As a matter of fact, according to Valeriy Chaly, a world war is already raging in cyberspace, involving the United States, Iran, North Korea, China, and russia. Mr. Chaly compared the present-day picture of the world to the "Game of Thrones" series. International rules and standards are being destroyed, the world is sinking into a state of chaos, and power centers are being redistributed. Certain countries with dictatorial regimes are aggressively demanding their share in global power. Valeriy Chaly recalled recent discussions in Ukraine about a possible alliance with Great Britain and Poland. Unfortunately, progress in this direction has been suspended for now. "If we are not invited to join NATO at the next summit in Washington, we will have to decide something. And we have to ponder how to defend ourselves," he said.


The host also asked about the milestones for the Ukrainian society in these circumstances.


Yurii Shcherbak answered that this is undoubtedly complete separation from "russkiy mir" (russian world). "'They have been our enemies for 350 years, they have shown their beastly face and will remain so in the future. I have never been a russophobe, but I have seen these mean, dense people who hate Ukrainians and envy them because they live better," the writer added.


He also believes "the period of emotional and passionate speeches that touch the audience to the heart is over”. These speeches really helped to attract allies. Today, however, emotional techniques no longer work, and different rhetoric and approaches are needed.
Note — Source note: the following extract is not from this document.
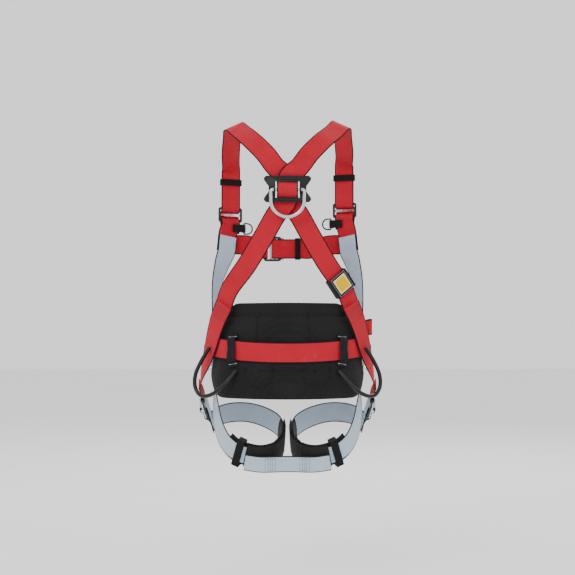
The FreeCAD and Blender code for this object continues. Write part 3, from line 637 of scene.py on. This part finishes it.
for name, side in SIDES:
    lay_strap(f"shoulder_strap_{name}", RED)

    node = f"side_strap_{name}"
    lay_strap(node, GREY)
    for share, tag in ((0.60, "upper_tack"), (0.68, "lower_tack")):
        place = straps[node].length * share
        stitch(node, tag, bar_tack(0.019, place), DARK_THREAD)

    node = f"chest_riser_{name}"
    lay_strap(node, RED)
    middle = straps[node].length / 2
    stitch(node, "box_stitching", box_stitch(0.017, middle - 0.016, middle + 0.016))

    node = f"hip_strap_{name}"
    lay_strap(node, RED)
    if straps[node].middle[0][2] < straps[node].middle[-1][2]:
        straps[node] = straps[node].turned()
    seam(node)

    lay_strap(f"side_ring_tab_{name}", GREY)
    lay_looped_strap(
        f"leg_strap_{name}", f"leg_buckle_catch_{name}", f"leg_catch_{name}_lift",
        GREY, (side * THIGH_MIDDLE, 0),
    )

    node = f"belt_keeper_{name}"
    lay_strap(node, BLACK)
    for share, tag in ((0.08, "top_tack"), (0.92, "bottom_tack")):
        tack = bar_tack(0.0105, straps[node].length * share, 0.0014, 18)
        stitch(node, tag, tack, PALE_THREAD)

    lay_strap(f"parking_tab_{name}", BLACK)

lay_strap("chest_strap_left", RED)
lay_looped_strap("chest_strap_right", "chest_buckle_catch", "chest_catch_lift", RED)
lay_looped_strap("waist_belt", "belt_buckle_catch", "belt_catch_lift", RED)
lay_strap("sub_pelvic_strap", GREY)
for name, side in SIDES:
    middle = straps["sub_pelvic_strap"].length * (0.5 + side * 0.20)
    runs = box_stitch(LADDER_HALF, middle - LADDER_TALL, middle + LADDER_TALL, cross=False)
    for rung in (middle - LADDER_RUNG, middle, middle + LADDER_RUNG):
        runs.append([(-LADDER_HALF, rung), (LADDER_HALF, rung)])
    stitch("sub_pelvic_strap", f"ladder_stitching_{name}", runs, DARK_THREAD)
lay_strap("hip_tab", RED, FINE_STEP)
tab = straps["hip_tab"]
tip = tab.places[np.argmax(tab.middle[:, 0])]
# The tab's outer layer is its longer one, so it lies on the far side of the fold's tip.
place = tip + (0.009 if tip < tab.length / 2 else -0.009)
stitch("hip_tab", "stitching", bar_tack(0.0155, place))


# ---- the looks of the frame's own hard pieces --------------------------------------------------
def finish(node, material, bevel=0.0005):
    """A hard piece stays the frame's own mesh, with softened edges and its finish."""
    piece = NODES[node]
    piece.data.materials.clear()
    piece.data.materials.append(material)
    piece.modifiers.new("weld", "WELD").merge_threshold = SAME_PLACE
    if bevel:
        edge = piece.modifiers.new("edges", "BEVEL")
        edge.width, edge.segments = bevel, 2
        edge.limit_method, edge.angle_limit = "ANGLE", math.radians(40)
    piece.modifiers.new("normals", "WEIGHTED_NORMAL").keep_sharp = False


finish("dorsal_plate", PLASTIC)
finish("dorsal_ring", FORGED, 0)
for name, _ in SIDES:
    finish(f"side_ring_{name}", FORGED, 0)
    finish(f"parking_ring_{name}", PLASTIC, 0)
    finish(f"adjuster_frame_{name}", COATED)
    finish(f"adjuster_bar_{name}", BRIGHT, 0.0003)
for kind, ends in (("belt", ("",)), ("chest", ("",)), ("leg", ("_left", "_right"))):
    for end in ends:
        finish(f"{kind}_buckle_frame{end}", COATED)
        finish(f"{kind}_buckle_catch{end}", FORGED)
        finish(f"{kind}_buckle_bar{end}", BRIGHT, 0.0003)


# ---- tool loops --------------------------------------------------------------------------------
TOOL_TUBE = 0.0044


def ridge(share):
    """A tool loop's thickness along it: shallow rings between two plain ends."""
    return 1 + 0.02 * math.sin(share * 260) if 0.1 < share < 0.9 else 0.97


for name, _ in SIDES:
    node = f"tool_loop_{name}"
    line = np.array([ring.mean(0) for ring in rings_of(node, 10)])
    at = spans(line)
    places = np.linspace(0, at[-1], round(at[-1] / 0.0025))
    piece = tube_piece(f"{node}_tube", curve_at(line, at, places), TOOL_TUBE, TUBE, ridge)
    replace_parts(piece, node)


# ---- padding -----------------------------------------------------------------------------------
def soft_copy(node, name, material, quilt=None, levels=2):
    """A padded piece: the frame's solid, rounded by subdivision and pressed in along its seams."""
    mesh = NODES[node].data.copy()
    mesh.name = name
    piece = bpy.data.objects.new(name, mesh)
    piece.matrix_world = NODES[node].matrix_world.copy()
    bpy.context.scene.collection.objects.link(piece)
    piece.data.materials.clear()
    piece.data.materials.append(material)
    piece.modifiers.new("weld", "WELD").merge_threshold = SAME_PLACE
    piece.modifiers.new("cut", "SUBSURF").levels = levels
    graph = bpy.context.evaluated_depsgraph_get()
    whole = bpy.data.meshes.new_from_object(piece.evaluated_get(graph))
    piece.modifiers.clear()
    piece.data = whole
    if quilt:
        co = points_of(whole)
        pressed = co + points_of(whole, "normal") * quilt(co)[:, None]
        whole.vertices.foreach_set("co", pressed.reshape(-1))
    whole.polygons.foreach_set("use_smooth", [True] * len(whole.polygons))
    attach(piece, "webbing")
    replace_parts(piece, node)


def groove(distance, wide, deep):
    """How far a surface is pressed in, by its distance from a sewn line."""
    return -deep * np.exp(-((distance / wide) ** 2))


# The waist pad's sewn lines: two across it, two upright ones, and an arc on each side low down.
TOP_SEAM, LOW_SEAM = 0.078, -0.040
UPRIGHTS, UPRIGHT_FOOT = (-0.064, 0.045), 0.020
ARC_MIDDLE, ARC_RADIUS, ARC_FLAT = 0.060, 0.030, 0.8
PAD_REAR = -0.02


def waist_quilt(co):
    """The waist pad's channels, which are only on its rear face."""
    x, z = co[:, 0], co[:, 2]
    lift = groove(np.abs(z - TOP_SEAM), 0.0034, 0.0034)
    lift += groove(np.abs(z - LOW_SEAM), 0.0036, 0.0034) * (np.abs(x) < ARC_MIDDLE)
    for at in UPRIGHTS:
        lift += groove(np.abs(x - at), 0.0036, 0.0032) * (z > UPRIGHT_FOOT) * (z < TOP_SEAM)
    arc = np.hypot(np.abs(x) - ARC_MIDDLE, (z - LOW_SEAM) * ARC_FLAT)
    below = (z < LOW_SEAM + 0.004) * (np.abs(x) < ARC_MIDDLE + 0.050)
    lift += groove(np.abs(arc - ARC_RADIUS), 0.0034, 0.0032) * below
    return lift * (co[:, 1] < PAD_REAR)


LEG_PITCH = 0.030


def leg_quilt(co):
    """Channels across a leg pad, one every pitch from front to back."""
    return groove(np.abs(np.abs(co[:, 1]) % LEG_PITCH - LEG_PITCH / 2), 0.0026, 0.0016)


soft_copy("waist_pad", "waist_pad_cushion", PAD, waist_quilt, levels=3)
for name, _ in SIDES:
    soft_copy(f"leg_pad_{name}", f"leg_pad_{name}_cushion", PAD, leg_quilt)
    soft_copy(f"leg_pad_cover_{name}", f"leg_pad_cover_{name}_shell", BINDING)


# ---- elastic bands and the label sleeve --------------------------------------------------------
def band_copy(node, material, body):
    """A band keeps its solid's form, with rounded edges, in its own material."""
    mesh = NODES[node].data.copy()
    piece = bpy.data.objects.new(f"{node}_band", mesh)
    piece.matrix_world = NODES[node].matrix_world.copy()
    bpy.context.scene.collection.objects.link(piece)
    mesh.materials.clear()
    mesh.materials.append(material)
    piece.modifiers.new("weld", "WELD").merge_threshold = SAME_PLACE
    edge = piece.modifiers.new("edges", "BEVEL")
    edge.width, edge.segments = 0.0004, 2
    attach(piece, body)
    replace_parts(piece, node)


for name, _ in SIDES:
    band_copy(f"leg_keeper_{name}", ELASTIC, "webbing")
    band_copy(f"shoulder_keeper_{name}", ELASTIC, f"shoulder_keeper_{name}")
band_copy("chest_keeper", ELASTIC, "chest_keeper")
band_copy("label_sleeve", BLACK, "webbing")


# ---- the label ---------------------------------------------------------------------------------
def label_card(cells=24):
    """The card as a fine grid, so that its printed border can follow its edge."""
    middle, ways, size = flat_frame("label_card")
    vertices, weave, faces = [], [], []
    for level in (0.5, -0.5):
        for i in range(cells + 1):
            for j in range(cells + 1):
                u, v = (i / cells - 0.5) * size[0], (j / cells - 0.5) * size[1]
                vertices.append(middle + ways[0] * u + ways[1] * v + ways[2] * size[2] * level)
                weave.append((u, v, min(size[0] / 2 - abs(u), size[1] / 2 - abs(v))))
    row, layer = cells + 1, (cells + 1) ** 2
    for i in range(cells):
        for j in range(cells):
            a, b, c, d = i * row + j, (i + 1) * row + j, (i + 1) * row + j + 1, i * row + j + 1
            faces += [(a, b, c, d), (layer + d, layer + c, layer + b, layer + a)]
    rim = [i * row for i in range(cells)] + [cells * row + j for j in range(cells)]
    rim += [(cells - i) * row + cells for i in range(cells)] + [cells - j for j in range(cells)]
    for a, b in zip(rim, rim[1:] + rim[:1]):
        faces.append((a, layer + a, layer + b, b))
    piece = mesh_object("label_card_laminate", vertices, faces, CARD, "webbing", weave)
    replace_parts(piece, "label_card")
    return middle, ways, size


# The stitching round the card: how far off the card it is on its long and short sides, from one
# stitch to the next, a stitch's length, and its thread's radius.
BORDER_OFF = (0.0045, 0.0035)
BORDER_PITCH, BORDER_STITCH, BORDER_THREAD = 0.0032, 0.0023, 0.0005
BORDER_RINGS = ((-0.5, 0.4), (-0.25, 1), (0.25, 1), (0.5, 0.4))


def label_border(middle, ways, size):
    """Running stitches round the card, on the sleeve's face."""
    half = (size[0] / 2 + BORDER_OFF[0], size[1] / 2 + BORDER_OFF[1])
    corners = [(-half[0], -half[1]), (half[0], -half[1]), (half[0], half[1]), (-half[0], half[1])]
    vertices, faces = [], []
    for (u0, v0), (u1, v1) in zip(corners, corners[1:] + corners[:1]):
        long = math.hypot(u1 - u0, v1 - v0)
        count = round(long / BORDER_PITCH)
        way = (ways[0] * (u1 - u0) + ways[1] * (v1 - v0)) / long
        side = np.cross(way, ways[2])
        for k in range(count):
            centre = middle + ways[0] * (u0 + (u1 - u0) * (k + 0.5) / count)
            centre = centre + ways[1] * (v0 + (v1 - v0) * (k + 0.5) / count) - ways[2] * size[2] / 2
            base = len(vertices)
            for share, fat in BORDER_RINGS:
                for q in range(THREAD_SIDES):
                    a = 2 * math.pi * q / THREAD_SIDES
                    ring = side * math.cos(a) + ways[2] * THREAD_FLAT * math.sin(a)
                    vertices.append(centre + way * BORDER_STITCH * share + ring * BORDER_THREAD * fat)
            faces += [tuple(base + i for i in f) for f in skin(len(BORDER_RINGS), THREAD_SIDES)]
    mesh_object("label_sleeve_stitching", vertices, faces, PALE_THREAD, "webbing")


label_border(*label_card())


# ---- light, floor and camera -------------------------------------------------------------------
def stage_piece(made):
    bpy.context.scene.collection.objects.link(made)


FLOOR = -0.50
FLOOR_REACH = 9
LENS, SENSOR = 100.0, 36.0
# The camera looks level from behind at a plane this far back, and takes in this width of it.
MIDDLE = 0.1387
BACK = -0.11
VIEW_WIDE = 1.236
DISTANCE = VIEW_WIDE * LENS / SENSOR

floor_mesh = bpy.data.meshes.new("floor")
corners = ((-1, -1), (1, -1), (1, 1), (-1, 1))
floor_mesh.from_pydata([(x * FLOOR_REACH, y * FLOOR_REACH, FLOOR) for x, y in corners], [], [(0, 1, 2, 3)])
pale = Shader("studio_floor", 0.9)
pale.set("Base Color", pale.mix(pale.noise(3.0), rgb(0.86, 0.86, 0.86), rgb(0.92, 0.92, 0.92)))
floor_mesh.materials.append(pale.material)
stage_piece(bpy.data.objects.new("floor", floor_mesh))


def lamp(name, place, aim, size, power):
    """A square area light that faces a point."""
    data = bpy.data.lights.new(name, "AREA")
    data.size, data.energy = size, power
    made = bpy.data.objects.new(name, data)
    made.location = place
    made.rotation_euler = (Vector(aim) - Vector(place)).to_track_quat("-Z", "Y").to_euler()
    stage_piece(made)


lamp("key", (-1.6, -2.6, 2.4), (0, 0, 0.1), 1.1, 46)
lamp("fill", (2.2, -2.0, 1.0), (0, 0, 0.1), 2.0, 10)
lamp("rim", (0.4, 2.4, 2.0), (0, 0, 0.2), 1.4, 45)

world = bpy.data.worlds.new("studio")
world.use_nodes = True
world.node_tree.nodes["Background"].inputs["Color"].default_value = rgb(1, 1, 1)
world.node_tree.nodes["Background"].inputs["Strength"].default_value = 1.25
bpy.context.scene.world = world

camera = bpy.data.cameras.new("camera")
camera.lens, camera.sensor_width = LENS, SENSOR
seen = bpy.data.objects.new("camera", camera)
seen.location = (0, BACK - DISTANCE, MIDDLE)
seen.rotation_euler = (math.pi / 2, 0, 0)
stage_piece(seen)
bpy.context.scene.camera = seen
The writer suggests that we listen more attentively to Commander-in-Chief Valery Zaluzhny, as there is a danger that the war will become positional, and Russia will have superiority in such warfare.


“We need to form a government of national unity," Yurii Shcherbak stressed. "It's time for one party to stop playing the game of power. Consider the actions of Israeli Prime Minister Benjamin Netanyahu. He pursued the wrong policy, attempted to "turn a blind eye" to the activities of Hamas (in other words, to tame the crocodile), and also to befriend russia. But at a critical moment, Netanyahu has been able to call for unity between the opposition and the government. We need such unity as well.”


Yurii Shcherbak believes that more power should be given to the military. And perhaps we will raise a Ukrainian Mannerheim or Ataturk. Moreover, no matter how hard it is, we must believe in victory.